EXERCISE BRIEF: How does the data below read from its first line through the line containing "SKY = (-0.5, 0.7, 0.16, 0.95)"? Print those lines exactly.

SOURCE DATA:

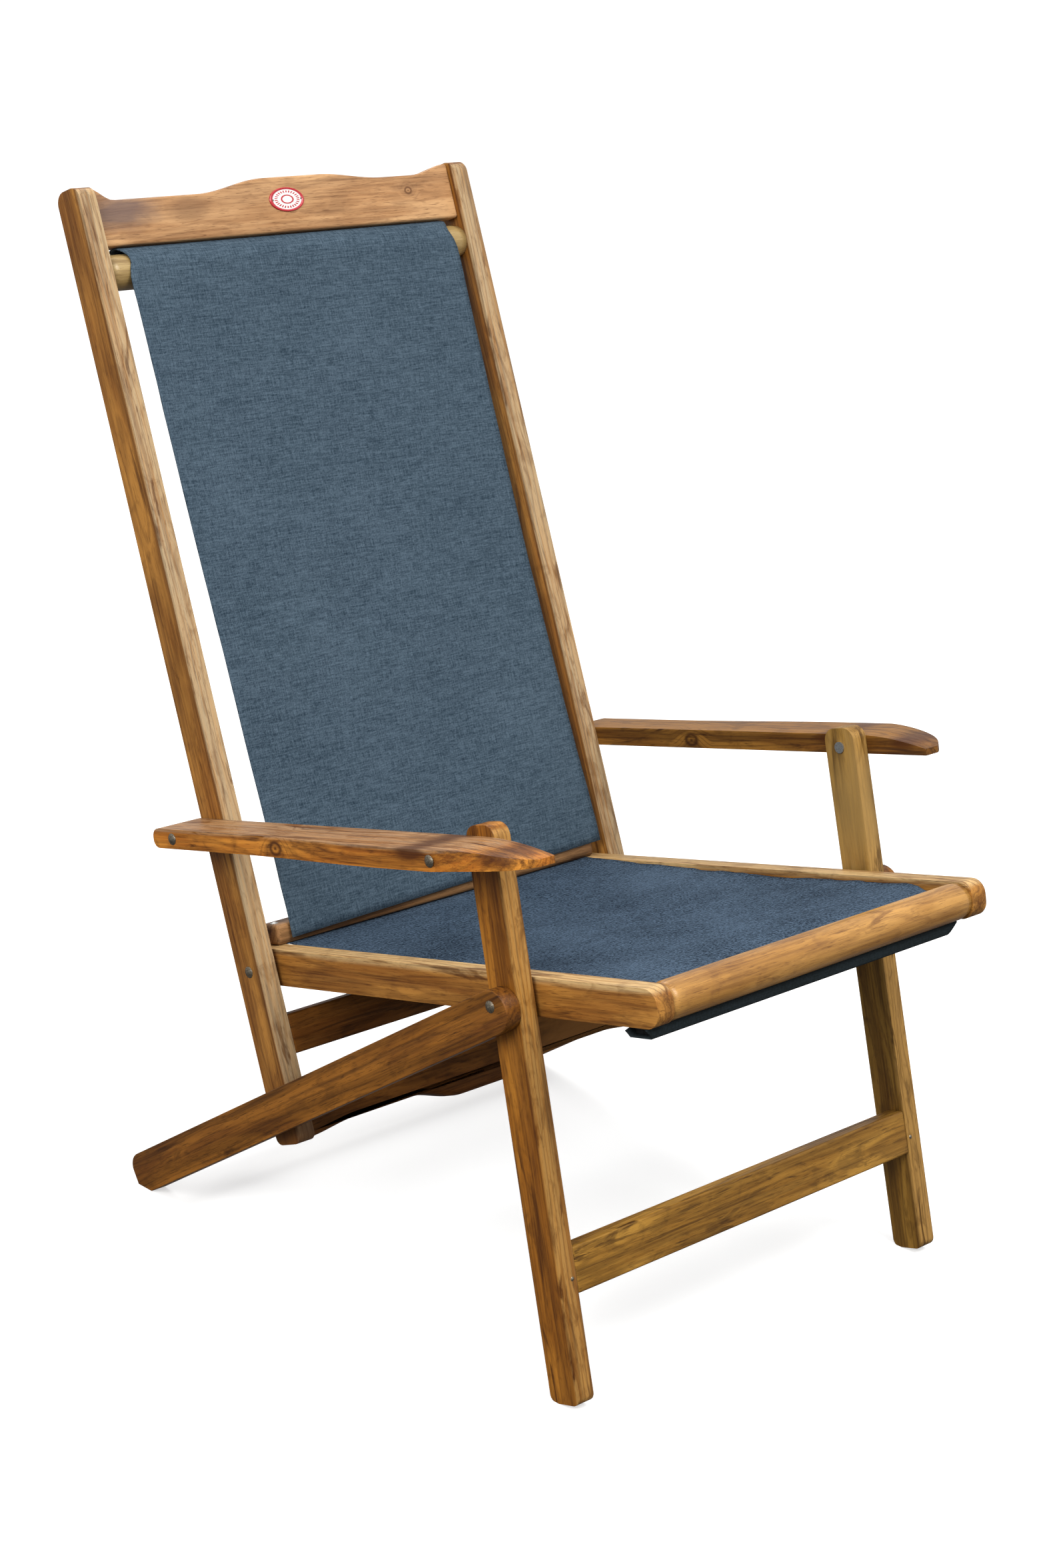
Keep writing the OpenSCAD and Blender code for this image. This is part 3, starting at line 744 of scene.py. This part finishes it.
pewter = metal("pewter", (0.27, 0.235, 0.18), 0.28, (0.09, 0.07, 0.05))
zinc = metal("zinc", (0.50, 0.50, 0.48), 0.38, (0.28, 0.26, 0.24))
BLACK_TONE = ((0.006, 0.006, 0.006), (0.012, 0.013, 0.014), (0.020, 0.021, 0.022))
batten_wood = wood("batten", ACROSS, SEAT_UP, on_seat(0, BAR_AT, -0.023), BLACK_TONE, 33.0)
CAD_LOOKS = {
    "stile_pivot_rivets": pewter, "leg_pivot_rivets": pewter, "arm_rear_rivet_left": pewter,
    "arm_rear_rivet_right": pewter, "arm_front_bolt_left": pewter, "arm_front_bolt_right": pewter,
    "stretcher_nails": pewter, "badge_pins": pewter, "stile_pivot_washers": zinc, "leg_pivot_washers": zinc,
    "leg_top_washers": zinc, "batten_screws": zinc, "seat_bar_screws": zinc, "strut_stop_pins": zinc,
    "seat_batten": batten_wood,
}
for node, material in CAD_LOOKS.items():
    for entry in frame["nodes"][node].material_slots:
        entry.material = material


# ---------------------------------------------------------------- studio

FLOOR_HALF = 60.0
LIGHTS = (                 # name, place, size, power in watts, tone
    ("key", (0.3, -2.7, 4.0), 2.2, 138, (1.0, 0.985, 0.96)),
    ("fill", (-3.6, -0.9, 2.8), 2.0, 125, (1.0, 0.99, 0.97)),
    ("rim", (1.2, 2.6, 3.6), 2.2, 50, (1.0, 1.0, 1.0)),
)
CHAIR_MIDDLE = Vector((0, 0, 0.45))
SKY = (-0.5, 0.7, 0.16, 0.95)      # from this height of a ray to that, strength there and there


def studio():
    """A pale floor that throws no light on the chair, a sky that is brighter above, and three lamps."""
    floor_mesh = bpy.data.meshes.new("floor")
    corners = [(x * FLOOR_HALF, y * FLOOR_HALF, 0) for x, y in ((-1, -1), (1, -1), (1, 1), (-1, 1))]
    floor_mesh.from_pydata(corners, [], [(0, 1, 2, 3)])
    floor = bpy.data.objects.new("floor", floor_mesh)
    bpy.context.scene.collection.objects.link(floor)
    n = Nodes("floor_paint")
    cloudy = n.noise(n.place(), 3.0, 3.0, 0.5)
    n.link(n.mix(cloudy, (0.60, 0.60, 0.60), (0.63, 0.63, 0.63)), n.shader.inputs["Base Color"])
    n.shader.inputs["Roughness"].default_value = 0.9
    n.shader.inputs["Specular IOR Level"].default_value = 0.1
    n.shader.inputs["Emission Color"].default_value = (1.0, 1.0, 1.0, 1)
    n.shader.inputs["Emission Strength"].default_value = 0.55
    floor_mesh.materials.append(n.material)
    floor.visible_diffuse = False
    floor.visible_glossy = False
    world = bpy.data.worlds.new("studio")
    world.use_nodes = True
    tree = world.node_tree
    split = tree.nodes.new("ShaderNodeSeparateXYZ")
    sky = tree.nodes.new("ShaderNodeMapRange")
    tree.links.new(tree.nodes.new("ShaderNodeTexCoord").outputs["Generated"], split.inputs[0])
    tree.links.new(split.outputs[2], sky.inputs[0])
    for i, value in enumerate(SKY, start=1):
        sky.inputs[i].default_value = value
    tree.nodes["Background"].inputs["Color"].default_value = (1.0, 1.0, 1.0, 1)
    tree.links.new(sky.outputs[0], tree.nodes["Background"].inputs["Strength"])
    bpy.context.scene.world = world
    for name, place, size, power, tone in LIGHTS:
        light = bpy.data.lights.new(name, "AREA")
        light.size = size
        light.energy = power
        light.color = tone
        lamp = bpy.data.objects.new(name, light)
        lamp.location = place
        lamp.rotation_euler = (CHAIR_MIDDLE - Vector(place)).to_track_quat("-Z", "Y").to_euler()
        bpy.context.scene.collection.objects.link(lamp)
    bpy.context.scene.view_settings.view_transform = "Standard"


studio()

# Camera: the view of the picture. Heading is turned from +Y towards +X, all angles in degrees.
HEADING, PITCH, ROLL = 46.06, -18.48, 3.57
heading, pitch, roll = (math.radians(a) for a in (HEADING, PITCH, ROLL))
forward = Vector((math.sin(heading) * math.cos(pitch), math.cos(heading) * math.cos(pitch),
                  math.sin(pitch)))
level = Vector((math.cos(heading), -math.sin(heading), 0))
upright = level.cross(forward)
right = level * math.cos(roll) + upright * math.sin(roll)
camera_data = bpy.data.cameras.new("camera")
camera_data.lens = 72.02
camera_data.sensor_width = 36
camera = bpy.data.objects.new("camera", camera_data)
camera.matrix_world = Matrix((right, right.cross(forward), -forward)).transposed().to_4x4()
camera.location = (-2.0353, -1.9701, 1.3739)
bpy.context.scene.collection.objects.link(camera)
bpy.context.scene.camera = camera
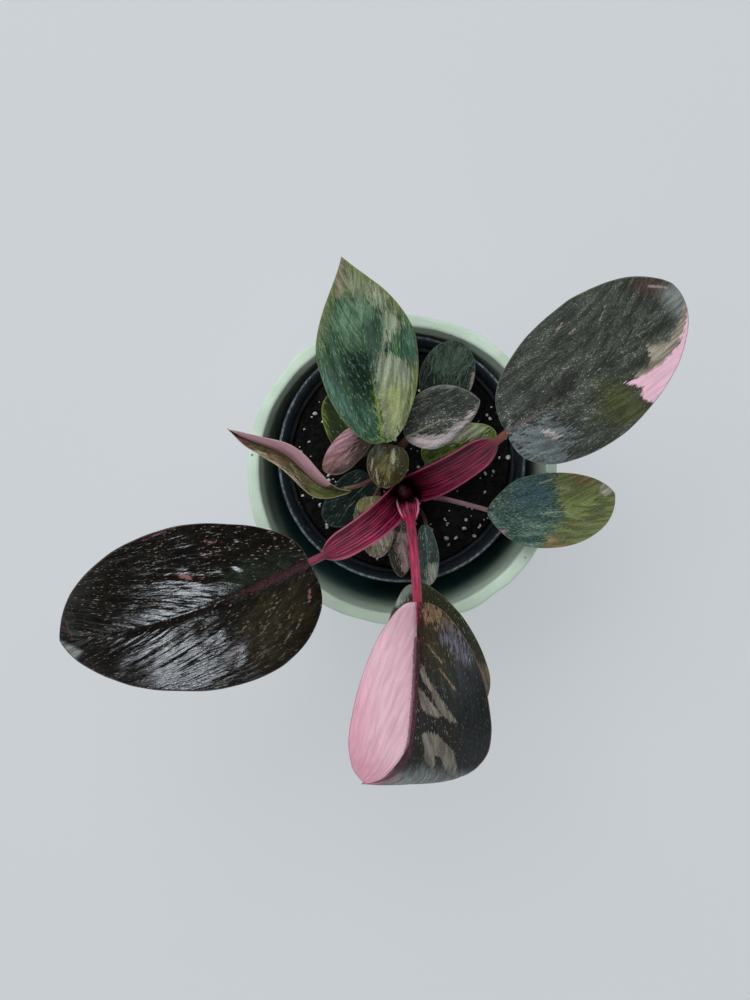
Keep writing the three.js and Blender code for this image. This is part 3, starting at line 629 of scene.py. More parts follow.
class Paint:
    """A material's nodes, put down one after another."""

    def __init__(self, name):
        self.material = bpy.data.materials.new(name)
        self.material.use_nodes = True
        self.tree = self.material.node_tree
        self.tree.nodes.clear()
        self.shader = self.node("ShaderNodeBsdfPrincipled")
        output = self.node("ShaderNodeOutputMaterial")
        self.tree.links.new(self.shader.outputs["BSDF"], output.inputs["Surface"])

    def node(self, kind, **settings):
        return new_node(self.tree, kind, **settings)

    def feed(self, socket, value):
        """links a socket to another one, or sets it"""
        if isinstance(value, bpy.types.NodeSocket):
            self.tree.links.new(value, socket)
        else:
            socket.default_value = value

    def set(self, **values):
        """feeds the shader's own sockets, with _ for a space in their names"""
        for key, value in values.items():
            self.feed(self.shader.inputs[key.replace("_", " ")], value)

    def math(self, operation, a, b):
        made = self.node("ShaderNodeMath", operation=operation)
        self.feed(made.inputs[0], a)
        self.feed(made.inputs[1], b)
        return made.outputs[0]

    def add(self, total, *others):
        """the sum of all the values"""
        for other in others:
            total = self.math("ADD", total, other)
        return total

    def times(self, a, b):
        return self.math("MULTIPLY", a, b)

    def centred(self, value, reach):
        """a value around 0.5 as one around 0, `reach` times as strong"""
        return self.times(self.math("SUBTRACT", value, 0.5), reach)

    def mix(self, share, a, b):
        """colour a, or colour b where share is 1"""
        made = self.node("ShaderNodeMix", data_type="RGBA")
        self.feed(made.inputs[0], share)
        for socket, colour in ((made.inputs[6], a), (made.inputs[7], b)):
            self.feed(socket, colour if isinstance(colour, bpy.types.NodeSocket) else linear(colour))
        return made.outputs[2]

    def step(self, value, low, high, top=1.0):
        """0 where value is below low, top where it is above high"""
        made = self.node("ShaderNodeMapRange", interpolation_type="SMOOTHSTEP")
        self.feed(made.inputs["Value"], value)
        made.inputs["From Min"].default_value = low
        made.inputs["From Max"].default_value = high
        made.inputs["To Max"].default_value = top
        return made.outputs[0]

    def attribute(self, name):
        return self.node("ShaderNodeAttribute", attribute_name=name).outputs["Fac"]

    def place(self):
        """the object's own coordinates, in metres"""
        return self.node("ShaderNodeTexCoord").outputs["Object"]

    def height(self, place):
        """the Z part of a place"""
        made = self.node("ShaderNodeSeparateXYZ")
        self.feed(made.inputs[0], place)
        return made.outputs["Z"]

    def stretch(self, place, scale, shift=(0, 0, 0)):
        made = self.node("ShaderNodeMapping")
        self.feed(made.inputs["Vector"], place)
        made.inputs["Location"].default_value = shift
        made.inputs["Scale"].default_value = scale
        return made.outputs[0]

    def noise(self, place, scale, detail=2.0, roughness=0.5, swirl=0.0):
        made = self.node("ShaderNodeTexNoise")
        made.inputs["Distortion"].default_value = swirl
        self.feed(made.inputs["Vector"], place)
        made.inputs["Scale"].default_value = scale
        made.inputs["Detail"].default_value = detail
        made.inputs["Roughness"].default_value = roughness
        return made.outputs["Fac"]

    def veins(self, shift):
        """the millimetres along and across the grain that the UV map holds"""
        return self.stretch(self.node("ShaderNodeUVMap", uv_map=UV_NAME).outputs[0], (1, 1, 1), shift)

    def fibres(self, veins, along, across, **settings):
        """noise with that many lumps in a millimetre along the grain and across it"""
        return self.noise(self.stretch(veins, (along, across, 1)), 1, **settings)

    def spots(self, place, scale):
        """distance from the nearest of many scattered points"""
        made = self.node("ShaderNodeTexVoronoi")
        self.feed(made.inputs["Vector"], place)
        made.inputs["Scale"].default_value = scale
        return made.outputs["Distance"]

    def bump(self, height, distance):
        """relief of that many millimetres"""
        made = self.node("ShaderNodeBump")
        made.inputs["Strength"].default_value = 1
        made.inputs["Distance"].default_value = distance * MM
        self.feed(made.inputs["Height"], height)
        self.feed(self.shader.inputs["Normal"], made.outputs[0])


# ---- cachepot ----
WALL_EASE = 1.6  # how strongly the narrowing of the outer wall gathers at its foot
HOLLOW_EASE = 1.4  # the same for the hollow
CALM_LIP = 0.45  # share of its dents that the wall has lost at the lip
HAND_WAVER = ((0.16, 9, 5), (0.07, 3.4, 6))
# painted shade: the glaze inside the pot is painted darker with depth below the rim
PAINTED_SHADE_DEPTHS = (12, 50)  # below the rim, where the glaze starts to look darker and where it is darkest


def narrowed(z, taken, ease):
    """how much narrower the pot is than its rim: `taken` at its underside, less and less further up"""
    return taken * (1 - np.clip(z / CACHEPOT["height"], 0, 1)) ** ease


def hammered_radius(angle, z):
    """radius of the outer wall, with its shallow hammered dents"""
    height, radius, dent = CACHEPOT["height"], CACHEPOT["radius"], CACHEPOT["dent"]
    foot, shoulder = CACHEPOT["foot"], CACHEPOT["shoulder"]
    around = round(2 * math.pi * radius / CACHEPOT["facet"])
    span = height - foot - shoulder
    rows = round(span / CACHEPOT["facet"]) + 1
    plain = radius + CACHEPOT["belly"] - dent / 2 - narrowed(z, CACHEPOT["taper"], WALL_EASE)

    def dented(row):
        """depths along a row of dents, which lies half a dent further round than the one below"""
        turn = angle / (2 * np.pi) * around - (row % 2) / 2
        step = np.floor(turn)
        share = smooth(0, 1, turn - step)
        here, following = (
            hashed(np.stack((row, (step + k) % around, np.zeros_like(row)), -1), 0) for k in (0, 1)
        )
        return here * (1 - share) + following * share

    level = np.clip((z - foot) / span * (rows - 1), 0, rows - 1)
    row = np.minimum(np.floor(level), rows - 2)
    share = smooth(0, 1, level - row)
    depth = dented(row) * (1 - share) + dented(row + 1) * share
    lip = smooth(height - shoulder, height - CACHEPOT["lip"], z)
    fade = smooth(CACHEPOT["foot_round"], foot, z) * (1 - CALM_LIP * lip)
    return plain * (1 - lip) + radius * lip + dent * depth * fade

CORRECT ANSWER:
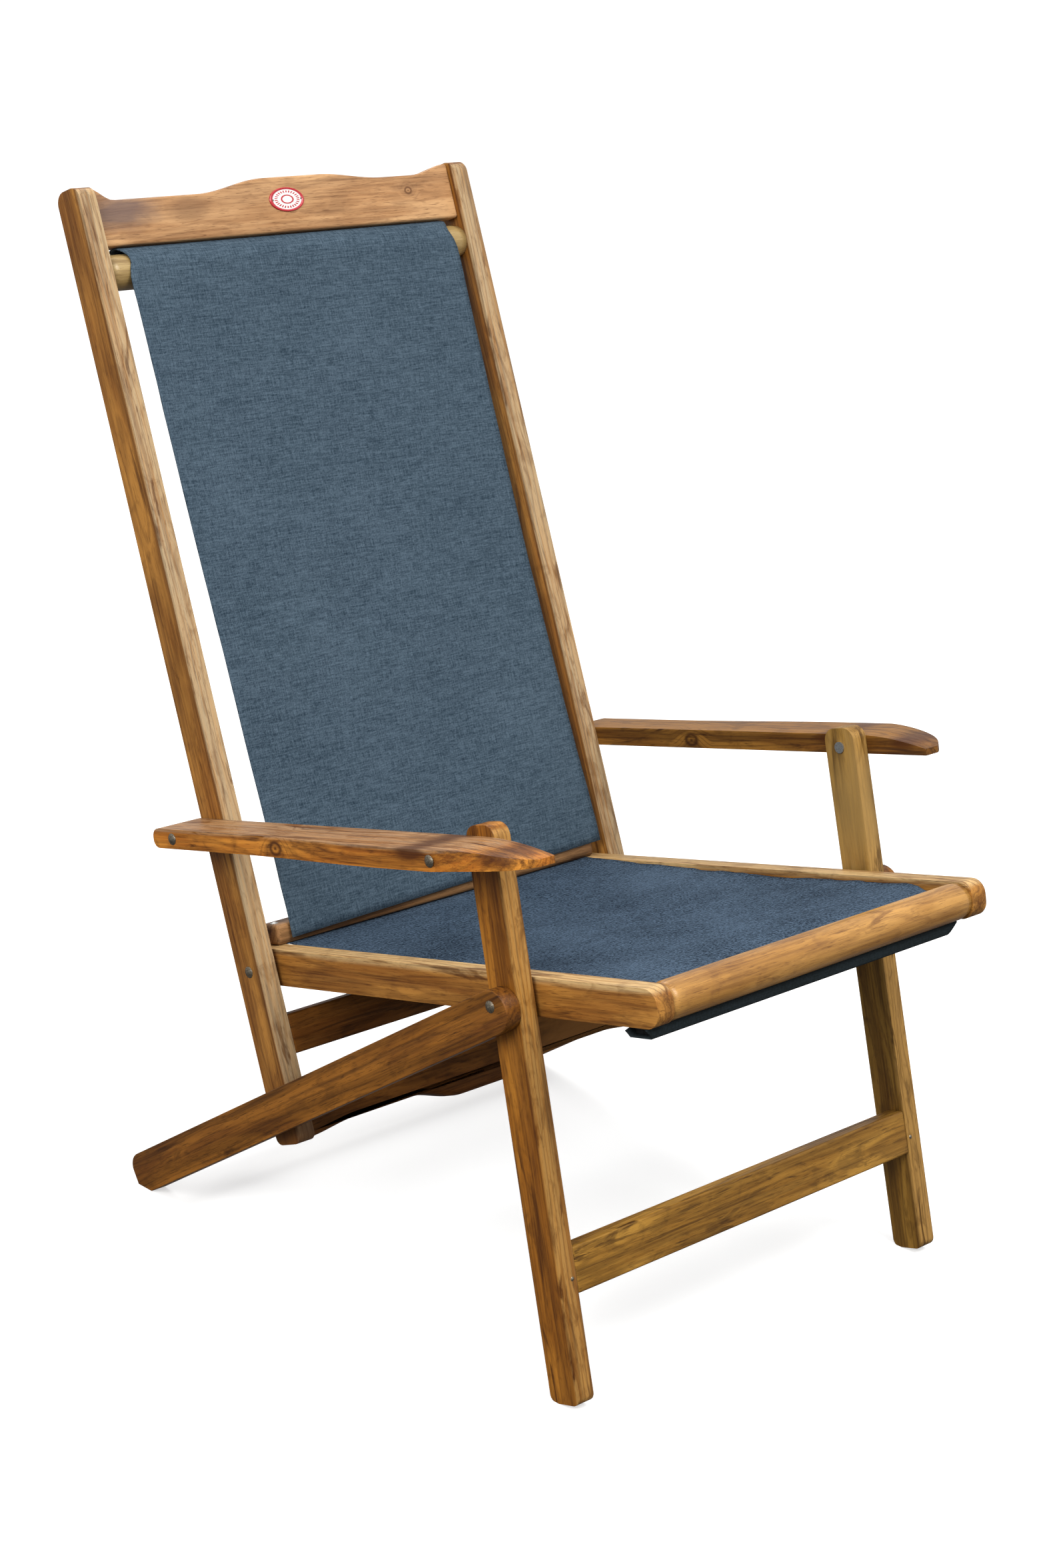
Keep writing the OpenSCAD and Blender code for this image. This is part 3, starting at line 744 of scene.py. This part finishes it.
pewter = metal("pewter", (0.27, 0.235, 0.18), 0.28, (0.09, 0.07, 0.05))
zinc = metal("zinc", (0.50, 0.50, 0.48), 0.38, (0.28, 0.26, 0.24))
BLACK_TONE = ((0.006, 0.006, 0.006), (0.012, 0.013, 0.014), (0.020, 0.021, 0.022))
batten_wood = wood("batten", ACROSS, SEAT_UP, on_seat(0, BAR_AT, -0.023), BLACK_TONE, 33.0)
CAD_LOOKS = {
    "stile_pivot_rivets": pewter, "leg_pivot_rivets": pewter, "arm_rear_rivet_left": pewter,
    "arm_rear_rivet_right": pewter, "arm_front_bolt_left": pewter, "arm_front_bolt_right": pewter,
    "stretcher_nails": pewter, "badge_pins": pewter, "stile_pivot_washers": zinc, "leg_pivot_washers": zinc,
    "leg_top_washers": zinc, "batten_screws": zinc, "seat_bar_screws": zinc, "strut_stop_pins": zinc,
    "seat_batten": batten_wood,
}
for node, material in CAD_LOOKS.items():
    for entry in frame["nodes"][node].material_slots:
        entry.material = material


# ---------------------------------------------------------------- studio

FLOOR_HALF = 60.0
LIGHTS = (                 # name, place, size, power in watts, tone
    ("key", (0.3, -2.7, 4.0), 2.2, 138, (1.0, 0.985, 0.96)),
    ("fill", (-3.6, -0.9, 2.8), 2.0, 125, (1.0, 0.99, 0.97)),
    ("rim", (1.2, 2.6, 3.6), 2.2, 50, (1.0, 1.0, 1.0)),
)
CHAIR_MIDDLE = Vector((0, 0, 0.45))
SKY = (-0.5, 0.7, 0.16, 0.95)      # from this height of a ray to that, strength there and there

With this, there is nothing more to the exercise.